Forgetting to reverse the DFS finish list. Finish order is the reverse of a topological order.
Asserting a unique answer. There are usually many valid orders; check the property, not one expected list. Interviewers may give a different but valid order.
Not detecting cycles. Returning a partial Kahn order (length < V) as complete is a silent bug. Always check emitted == V.
Only starting from one source. Disconnected DAGs need you to iterate over all vertices.
DFS stack overflow. On deep graphs, prefer iterative Kahn's. Mention this proactively.
Alien Dictionary prefix trap. ["abc", "ab"] is invalid input and must return "", separate from the cycle case.
Self-loops and duplicate edges.
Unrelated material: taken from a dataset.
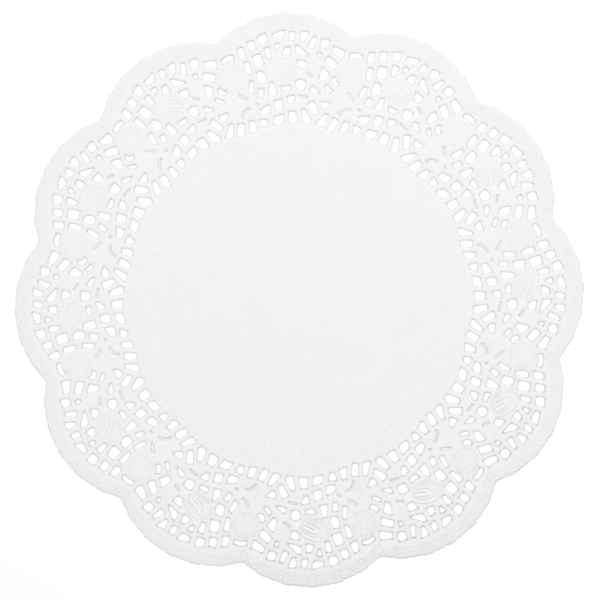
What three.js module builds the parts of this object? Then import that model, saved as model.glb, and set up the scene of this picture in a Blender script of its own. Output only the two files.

A self-loop is a length-1 cycle; duplicate edges inflate in-degree counts.
Confusing levels with the linear order. Parallel Courses / Minimum Semesters needs level count, not the flat order.

What Interviewers Are Really Testing¶

A topological sort question is rarely about reciting Kahn's algorithm. Interviewers probe three deeper skills. First, can you recognize the pattern in disguise? Course Schedule, Alien Dictionary, build order, and recipe steps are all the same DAG-ordering problem wearing different clothes; spotting that under time pressure is the differentiator. Second, do you handle the structural corners? Edge direction, cycle detection (and reporting), disconnected components, and the non-uniqueness of the answer are exactly where weaker candidates write subtly wrong code. Third, can you connect it to the bigger picture? Topological order is the precondition for DAG dynamic programming — longest/critical path, path counting, negative-weight shortest path — and the engine inside build systems and schedulers. The strongest candidates also reason about production realities: how to parallelize while respecting dependencies, why the critical path bounds wall-clock time, how to detect a circular dependency and surface it to a user, and how to avoid a recursion-depth blow-up on a deep graph. A single topological-sort conversation is broad enough to demonstrate algorithmic recognition, careful edge-case handling, and systems judgment all at once.